In the 21st century, the event would be portrayed as a fierce competition between the two countries' designers, a "battle," but at the time it was seen as a friendly and harmonious example of collaboration and cooperation in which the US designers surprised attendees. US designers were already seen as leading lights during the casual, sportswear-dominated 1970s, with increasing numbers of French and other designers opening branch offices in New York to be part of the zeitgeist, and the Versailles event seemed an extension of this growing closeness.

In 2012, filmmaker Deborah Riley Draper chronicled the event in the feature documentary, Versailles '73: American Runway Revolution. The film included designer Stephen Burrows, French Chambre Syndicale President Didier Grumbach, and many of the models, journalists, and guests who attended the event in 1973.

In 2016 another documentary "Battle at Versailles" was made by the fashion network M2M, chronicling the event. The film was narrated by Stanley Tucci and featured many of the event's participants.

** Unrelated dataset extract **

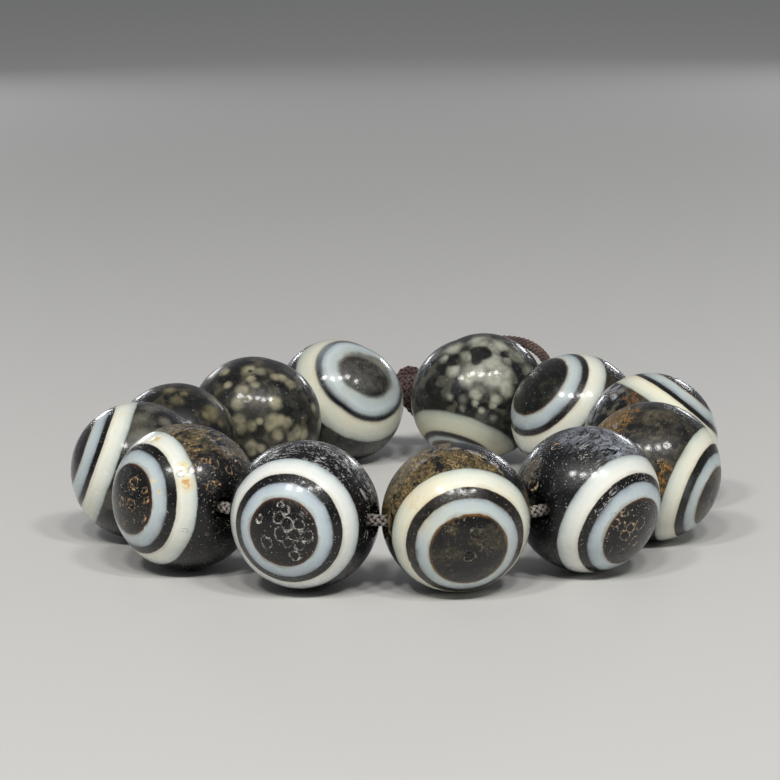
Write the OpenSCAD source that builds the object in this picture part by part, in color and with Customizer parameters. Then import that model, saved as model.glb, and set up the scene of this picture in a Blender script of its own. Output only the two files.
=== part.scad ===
// Dzi bead bracelet: twelve round eye agates, drilled and strung on a braided cord that is
// knotted into a closed loop. It lies flat on a table, as a loose ring a little longer than wide.
// Millimetres, Z up. The origin is on the table, under the middle of the bracelet, with +X to
// the right and +Y away from the viewer. The beads run anticlockwise from the left one.

/* [Beads] */
// Nominal diameter of a stone bead
bead_d = 16; // [14:0.5:20]
// Diameter of the hole drilled through each bead
hole_d = 2.2; // [2:0.1:2.4]
// Diameter of the dished mouth at each end of a hole
mouth_d = 3.8; // [3:0.1:4]

/* [Cord] */
// Diameter of the braided cord
cord_d = 1.4; // [1:0.1:1.5]
// Length over which the cord bends, measured back from each mouth of a hole
bend_len = 2.2; // [1.6:0.1:2.6]

/* [Knot] */
// Outer diameter of the two turns of cord that make the knot
knot_d = 5; // [4.6:0.1:5.2]
// How far the knot's middle lies outside the line between the two beads it joins
knot_out = 6.2; // [5.8:0.1:6.4]
// Clearance between the cord's tail and the longest reach of the bead that it lies round
tail_gap = 0.4; // [0.3:0.1:0.8]
// Angle that the tail covers round that bead, from the knot to its cut end
tail_sweep = 141; // [120:1:146]
// Slope of the tail's circle above the table
tail_slope = 40; // [36:1:44]

/* [Hidden] */

// Columns of the table of beads. Lengths are in parts of bead_d, angles in degrees.
// DIA is the diameter, STRETCH how much longer the bead is along its long axis, LEAN how far
// that axis rises towards +X, BEARING and REACH the centre's place seen from the origin, and
// SWING how far the hole is turned from the tangent of the ring.
DIA = 0;
STRETCH = 1;
LEAN = 2;
BEARING = 3;
REACH = 4;
SWING = 5;
BEADS = [
    [0.995, 0,    0,   -165.5, 1.952, 1],
    [1.016, 0,    0,   -136.3, 2.060, 0],
    [1.007, 0,    0,   -107.9, 2.112, 0],
    [0.999, 0,    0,   -80.4,  2.152, 0],
    [1.004, 0,    0,   -52.8,  2.088, 0],
    [0.998, 0,    0,   -23.8,  1.953, -3],
    [1.010, 0,    0,   8.8,    1.906, 4],
    [1.000, 0.02, 0,   41.7,   1.854, 0],
    [1.013, 0.10, 21,  71.9,   2.098, -12],
    [0.965, 0.08, -27, 102.8,  2.142, 16],
    [0.994, 0.04, -17, 131.0,  1.720, 5],
    [0.953, 0,    0,   164.2,  1.763, -9],
];
bead_count = len(BEADS);
// The knot joins the hole of this bead to the hole of the next one
KNOT_AFTER = 8;

// How finely round surfaces are drawn
bead_fn = 96;
hole_fn = 48;
// Sides of the cord's tube, and rings along each bend
cord_sides = 8;
bend_rings = 5;
// The cord ends this deep inside the mouth of a hole, and the knot's own cord begins this much
// further out, which leaves a hairline gap between their slanting ends
joint_depth = 0.4;
joint_step = 0.55;
// Thickness of the cord in the knot, and the spacing of its two turns
turn_d = 1.5;
turn_pitch = 1.3;
// Lump of cord that fills the two turns, and the crossing that stands over them
core_d = 3.4;
crossing_d = 2.6;
crossing_rise = 1.9;

stone_colour = "#26262a";
cord_colour = "#8a6f66";

function unit(v) = v / norm(v);
function flat(v) = [v[0], v[1], 0];
function bead_after(i) = (i + 1) % bead_count;
function bead_before(i) = (i + bead_count - 1) % bead_count;

// Sizes and place of bead i
function radius(i) = bead_d * BEADS[i][DIA] / 2;
function half_stretch(i) = bead_d * BEADS[i][STRETCH] / 2;
function long_axis(i) = [cos(BEADS[i][LEAN]), 0, sin(BEADS[i][LEAN])];
function lift(i) = radius(i) + half_stretch(i) * abs(long_axis(i)[2]);
function centre(i) =
    let (r = bead_d * BEADS[i][REACH], a = BEADS[i][BEARING])
    [r * cos(a), r * sin(a), lift(i)];

// The hole of bead i is level, and halves the angle between its neighbours but for its swing
function bore_bearing(i) =
    let (ahead = unit(flat(centre(bead_after(i)) - centre(i))),
        behind = unit(flat(centre(i) - centre(bead_before(i)))),
        middle = ahead + behind)
    atan2(middle[1], middle[0]) + BEADS[i][SWING];
function bore_dir(i) = [cos(bore_bearing(i)), sin(bore_bearing(i)), 0];

// Distance from the centre of bead i to its surface along its hole
function bore_reach(i) =
    let (along = abs(bore_dir(i) * long_axis(i)), e = half_stretch(i), r = radius(i))
    e * along + sqrt(r * r - e * e * (1 - along * along));
// Point on the hole's axis of bead i, out by a distance from its centre
function on_bore(i, out) = centre(i) + out * bore_dir(i);

// Moves its children so that their X and Y axes point along x_dir and y_dir, from a new origin
module set_frame(at, x_dir, y_dir) {
    z_dir = cross(x_dir, y_dir);
    multmatrix([
        [x_dir[0], y_dir[0], z_dir[0], at[0]],
        [x_dir[1], y_dir[1], z_dir[1], at[1]],
        [x_dir[2], y_dir[2], z_dir[2], at[2]],
        [0, 0, 0, 1]])
        children();
}

// One mouth of a hole: a cone that meets the bead's surface at mouth_d, opening along +Z
module mouth(reach, r) {
    depth = (mouth_d - hole_d) / 2;
    rim = reach - r + sqrt(r * r - mouth_d * mouth_d / 4);
    over = 1;
    translate([0, 0, rim - depth])
        cylinder(h = depth + over, r1 = hole_d / 2, r2 = mouth_d / 2 + over, $fn = hole_fn);
}

// The stone of bead i: one ball, or two that overlap along the long axis of a longer bead
module stone(i) {
    e = half_stretch(i);
    if (e > 0) {
        for (side = [-1, 1])
            translate(side * e * long_axis(i)) sphere(r = radius(i), $fn = bead_fn);
    } else {
        rotate([0, 90, bore_bearing(i)]) sphere(r = radius(i), $fn = bead_fn);
    }
}

module bead(i) {
    color(stone_colour)
        translate(centre(i))
        difference() {
            stone(i);
            rotate([0, 90, bore_bearing(i)]) {
                cylinder(h = 3 * bead_d, d = hole_d, center = true, $fn = hole_fn);
                mouth(bore_reach(i), radius(i));
                mirror([0, 0, 1]) mouth(bore_reach(i), radius(i));
            }
        }
}

// Point and direction at u, from 0 to 1, on the cord's bend from bead i to the next one.
// The bend is a cubic curve that leaves one hole and enters the other along their axes.
function bend_start(i) = on_bore(i, bore_reach(i) - bend_len);
function bend_end(i) = on_bore(bead_after(i), bend_len - bore_reach(bead_after(i)));
function bend_handle(i) = 0.38 * norm(bend_end(i) - bend_start(i));
function bend_point(i, u) =
    let (a = bend_start(i), b = a + bend_handle(i) * bore_dir(i),
        d = bend_end(i), c = d - bend_handle(i) * bore_dir(bead_after(i)), v = 1 - u)
    v * v * v * a + 3 * v * v * u * b + 3 * v * u * u * c + u * u * u * d;
function bend_dir(i, u) =
    let (a = bend_start(i), b = a + bend_handle(i) * bore_dir(i),
        d = bend_end(i), c = d - bend_handle(i) * bore_dir(bead_after(i)), v = 1 - u)
    unit(v * v * (b - a) + 2 * v * u * (c - b) + u * u * (d - c));

// The cord's stations, as pairs of point and direction, all the way from the knot to the knot
first_bead = bead_after(KNOT_AFTER);
cord_start = [on_bore(first_bead, joint_depth - bore_reach(first_bead)), bore_dir(first_bead)];
cord_end = [on_bore(KNOT_AFTER, bore_reach(KNOT_AFTER) - joint_depth), bore_dir(KNOT_AFTER)];
STATIONS = concat(
    [cord_start],
    [for (k = [0 : bead_count - 2], j = [0 : bend_rings - 1])
        let (i = (first_bead + k) % bead_count, u = j / (bend_rings - 1))
        [bend_point(i, u), bend_dir(i, u)]],
    [cord_end]);

// A ring of points round a station, in the plane across its direction
function ring(station) =
    let (side = unit(cross([0, 0, 1], station[1])), up = cross(station[1], side))
    [for (k = [0 : cord_sides - 1])
        let (a = 360 * (k + 0.5) / cord_sides)
        station[0] + cord_d / 2 * (cos(a) * side + sin(a) * up)];

module cord() {
    n = len(STATIONS);
    last = (n - 1) * cord_sides;
    corners = [for (s = STATIONS) each ring(s)];
    walls = [for (j = [0 : n - 2], k = [0 : cord_sides - 1])
        let (a = j * cord_sides + k, b = j * cord_sides + (k + 1) % cord_sides,
            c = a + cord_sides, d = b + cord_sides)
        each [[a, c, b], [b, c, d]]];
    ends = [[for (k = [0 : cord_sides - 1]) k],
        [for (k = [cord_sides - 1 : -1 : 0]) last + k]];
    color(cord_colour) polyhedron(points = corners, faces = concat(walls, ends));
}

// The knot stands in the open side of the gap between its two beads. Its X axis runs from one
// bead to the other, and its Z axis is up.
knot_a = centre(KNOT_AFTER);
knot_b = centre(first_bead);
knot_x = unit(flat(knot_b - knot_a));
knot_y = cross(knot_x, [0, 0, 1]);
// Middle of the open gap between the two stones, on the line between their centres
knot_mid = (radius(KNOT_AFTER) + half_stretch(KNOT_AFTER)
    + norm(flat(knot_b - knot_a)) - radius(first_bead) - half_stretch(first_bead)) / 2;
knot_at = [knot_a[0], knot_a[1], (knot_a[2] + knot_b[2]) / 2] + knot_mid * knot_x + knot_out * knot_y;

// A straight piece of round cord from one point to another
module cord_piece(from, to) {
    along = unit(to - from);
    side = unit(cross([0, 0, 1], along));
    set_frame(from, side, cross(along, side))
        cylinder(h = norm(to - from), d = cord_d, $fn = hole_fn);
}

// One turn of the knot, a ring of cord round the knot's X axis
module turn(offset) {
    translate(offset * knot_x)
        set_frame(knot_at, knot_y, [0, 0, 1])
        rotate_extrude($fn = bead_fn)
        translate([(knot_d - turn_d) / 2, 0]) circle(d = turn_d, $fn = hole_fn);
}

// The tail leaves the knot and lies round the back of the bead before it, on a sloping circle
tail_r = radius(KNOT_AFTER) + half_stretch(KNOT_AFTER) + tail_gap + cord_d / 2;
tail_x = unit(flat(knot_at - knot_a));
tail_y = cos(tail_slope) * cross(tail_x, [0, 0, 1]) + sin(tail_slope) * [0, 0, 1];

module tail() {
    set_frame(knot_a, tail_x, tail_y)
        rotate_extrude(angle = tail_sweep, $fn = bead_fn)
        translate([tail_r, 0]) circle(d = cord_d, $fn = hole_fn);
}

module closing_knot() {
    color(cord_colour)
        union() {
            translate(knot_at) sphere(d = core_d, $fn = bead_fn);
            translate(knot_at + [0, 0, crossing_rise]) sphere(d = crossing_d, $fn = bead_fn);
            turn(-turn_pitch / 2);
            turn(turn_pitch / 2);
            cord_piece(cord_end[0] + joint_step * cord_end[1], knot_at);
            cord_piece(cord_start[0] - joint_step * cord_start[1], knot_at);
            tail();
        }
}

for (i = [0 : bead_count - 1])
    bead(i);
cord();
closing_knot();
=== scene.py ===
"""Looks of a dzi bead bracelet: twelve worn eye agates on a braided cord that is knotted closed.

Lengths are in metres, and MM turns millimetres into them. The origin lies on the table under the
middle of the bracelet, with +X to the right, +Y away from the viewer and +Z up.
"""

import logging
import math
from dataclasses import dataclass, field
from enum import Enum

import bpy
import numpy as np
from mathutils import Matrix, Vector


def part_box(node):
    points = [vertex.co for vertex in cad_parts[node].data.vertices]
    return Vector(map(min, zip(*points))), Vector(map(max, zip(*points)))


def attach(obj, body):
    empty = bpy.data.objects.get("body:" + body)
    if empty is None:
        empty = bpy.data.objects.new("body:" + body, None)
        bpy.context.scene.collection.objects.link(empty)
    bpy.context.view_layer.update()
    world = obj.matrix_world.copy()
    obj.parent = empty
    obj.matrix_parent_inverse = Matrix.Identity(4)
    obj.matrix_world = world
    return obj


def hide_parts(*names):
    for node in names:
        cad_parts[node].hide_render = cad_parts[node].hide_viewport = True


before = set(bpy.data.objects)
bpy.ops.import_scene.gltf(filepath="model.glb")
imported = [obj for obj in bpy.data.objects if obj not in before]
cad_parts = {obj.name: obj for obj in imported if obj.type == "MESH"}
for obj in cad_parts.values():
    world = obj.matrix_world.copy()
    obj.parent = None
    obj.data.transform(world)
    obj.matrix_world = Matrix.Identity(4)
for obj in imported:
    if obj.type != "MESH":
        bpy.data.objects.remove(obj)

LOG = logging.getLogger("bracelet")
Vec = tuple[float, float, float]
Pair = tuple[float, float]
Socket = bpy.types.NodeSocket
Source = Socket | float | tuple[float, ...]
MM = 0.001
TURN = 2 * math.pi
NOMINAL_BEAD = 16 * MM
UP = np.array([0.0, 0.0, 1.0])
LEVEL = np.array([1.0, 1.0, 0.0])

# Colours of the pale bands from their outer edge to their inner one, and where each lies.
BAND_PLACES = (0.0, 0.14, 0.40, 0.80, 1.0)
CREAM_TONES = ((146, 156, 162), (194, 204, 206), (226, 231, 230), (238, 240, 236), (214, 212, 202))
BLUE_TONES = ((112, 121, 130), (156, 168, 177), (184, 197, 206), (196, 208, 212), (168, 170, 164))
# Colours that all the stones share.
WASHED_RING = (150, 160, 166)
YELLOW_WASH = (230, 214, 162)
FRECKLE = (198, 172, 128)
RUST = (208, 150, 70)
# Pale specks and scratches of the dark stones: partly dust and scratches, partly painted glints and painted
# rim highlights.
DULL_DUST_AND_GLINT = (86, 84, 78)
SCRATCH_AND_RIM_GLINT = (214, 214, 212)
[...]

A fictionalized version of the Battle is depicted in the television miniseries Halston, which premiered May 2021 on Netflix.

On December 7, 2023, Madrid-based board game publisher Salt & Pepper Games launched a crowdfunding campaign for their card-driven tabletop game depicting the event on the Gamefound platform. In "The Battle of Versailles," two players take the role of either the American or French design teams in a fashion battle to contribute the most to the reconstruction of the Palace of Versailles.